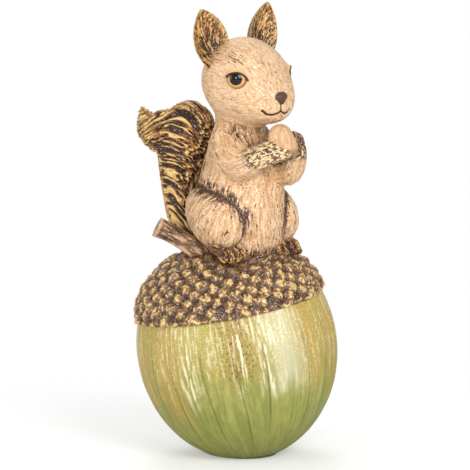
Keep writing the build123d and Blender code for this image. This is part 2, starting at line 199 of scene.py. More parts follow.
def smooth_rows(rows, parts):
    """Rows of numbers on a Catmull-Rom curve through the given ones, parts to each span."""
    rows = np.asarray(rows, dtype=float)
    ends = np.vstack([2 * rows[0] - rows[1], rows, 2 * rows[-1] - rows[-2]])
    out = []
    for i in range(len(rows) - 1):
        a, b, c, d = ends[i : i + 4]
        for t in np.arange(parts) / parts:
            bend = (2 * a - 5 * b + 4 * c - d) * t * t + (3 * b - a - 3 * c + d) * t**3
            out.append(b + ((c - a) * t + bend) / 2)
    out.append(rows[-1])
    return np.array(out)


def station_rows(stations, parts=3):
    return smooth_rows([(*centre, wide, deep) for centre, wide, deep in stations], parts)


def unit(vectors):
    return vectors / (np.linalg.norm(vectors, axis=-1, keepdims=True) + 1e-9)


def tube(rows, side=(1, 0, 0), round_end=FAR):
    """Distance to a tube of elliptical sections: half width along side, half depth across it.

    Each span ends in domes, no deeper than round_end.
    """
    side = np.array(side, dtype=float)
    rows = rows.astype(np.float32)

    def distance(points):
        points = points.astype(np.float32)
        nearest = np.full(len(points), FAR, dtype=np.float32)
        for start, end in zip(rows[:-1], rows[1:]):
            way = unit(end[:3] - start[:3])
            length = np.linalg.norm(end[:3] - start[:3])
            across = unit(side - way * (side @ way)).astype(np.float32)
            third = np.cross(way, across)
            from_start = points - start[:3]
            along = from_start @ way
            t = np.clip(along / length, 0, 1)
            wide = start[3] + (end[3] - start[3]) * t
            deep = start[4] + (end[4] - start[4]) * t
            u, v, w = from_start @ across, from_start @ third, along - t * length
            least = np.minimum(wide, deep)
            least = np.where(w == 0, least, np.minimum(least, round_end))
            u, v, w = u / wide, v / deep, w / least
            reach = np.sqrt(u * u + v * v + w * w)
            u, v, w = u / wide, v / deep, w / least
            slope = np.sqrt(u * u + v * v + w * w)
            nearest = np.minimum(nearest, reach * (reach - 1) / (slope + 1e-5))
        return nearest

    return distance


def levels(rows):
    """Distance to a stack of ellipses: place along, rise of the middle, half width, half height."""
    rows = smooth_rows(rows, 6)
    growth = np.gradient((rows[:, 2] + rows[:, 3]) / 2, rows[:, 0])

    def distance(along, across, rise):
        columns = (*rows.T[1:], growth)
        middle, wide, deep, slope = (np.interp(along, rows[:, 0], column) for column in columns)
        off = rise - middle
        share = np.hypot(across / wide, off / deep)
        out = np.hypot(across, off)
        edge = np.where(share > 0.05, out / np.maximum(share, 1e-3), np.minimum(wide, deep))
        radial = (out - edge) / np.sqrt(1 + slope**2)
        past = np.maximum(rows[0, 0] - along, along - rows[-1, 0])
        return -blend(-radial, -past, END_ROUND)

    return distance


def blend(a, b, soft):
    """Smooth union of two distances, rounded over about soft mm."""
    near = np.maximum(soft - np.abs(a - b), 0) / soft
    return np.minimum(a, b) - near * near * soft / 4


def mirrored(points):
    return points * np.array((-1.0, 1.0, 1.0))


def turned(points, angle):
    """Points turned about +Z."""
    x, y, z = points.T
    c, s = math.cos(angle), math.sin(angle)
    return np.stack([x * c - y * s, y * c + x * s, z], axis=1)


def to_head(points):
    """Row frame to the head's own frame, where it faces -Y."""
    return turned(points - SEAT - SKULL_CENTRE, -HEAD_TURN)


def from_head(points):
    return turned(points, HEAD_TURN) + SEAT + SKULL_CENTRE


# ---- face
LOOK = unit(np.array((-0.70, -0.705, 0.12)))  # the way the right eye's opening faces
GAZE = unit(np.array((-0.77, -0.64, 0.04)))  # the way its pupil points
EYE_SIDE = unit(np.cross(LOOK, (0, 0, 1)))
EYE_UP = np.cross(EYE_SIDE, LOOK)
LID_TILT = math.radians(10.0)  # the outer corner stands higher
LID_HALF, LID_ABOVE, LID_BELOW = 3.9, 2.7, 3.8
LID_MIDDLE = (-0.1, -0.7)  # of the opening, from the eyeball's centre
LID_POINTED = 1.6  # 2 is an ellipse, and less draws its two corners out
LID_SUNK = 0.6
LID_OFF, LID_ROLL = 0.45, 0.55  # how far outside the opening its rolled edge runs, and its radius
OPENING_FROM = 0.8  # how far in front of the eye's centre the opening starts
NOSE_SOFT, NOSE_JOIN, LID_JOIN = 1.2, 0.5, 1.3  # how softly the forms of the face meet
MOUTH = ((0.0, -11.3), (1.6, -12.1), (4.4, -12.7), (7.2, -12.3), (9.3, -10.5))
PHILTRUM_TOP = -8.0
MOUTH_WIDTH, MOUTH_DEPTH, MOUTH_SHORT = 0.5, 0.6, 1.7
MOUTH_FROM = -12  # only in front of this y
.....
GIVEN REQUEST =>
Using the data above, restate word for word the lines from its opening line through the line that contains "return np.array(out)", and no more.

FINISHED TASK =>
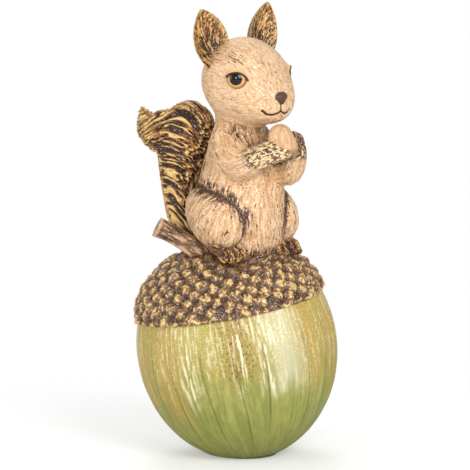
Keep writing the build123d and Blender code for this image. This is part 2, starting at line 199 of scene.py. More parts follow.
def smooth_rows(rows, parts):
    """Rows of numbers on a Catmull-Rom curve through the given ones, parts to each span."""
    rows = np.asarray(rows, dtype=float)
    ends = np.vstack([2 * rows[0] - rows[1], rows, 2 * rows[-1] - rows[-2]])
    out = []
    for i in range(len(rows) - 1):
        a, b, c, d = ends[i : i + 4]
        for t in np.arange(parts) / parts:
            bend = (2 * a - 5 * b + 4 * c - d) * t * t + (3 * b - a - 3 * c + d) * t**3
            out.append(b + ((c - a) * t + bend) / 2)
    out.append(rows[-1])
    return np.array(out)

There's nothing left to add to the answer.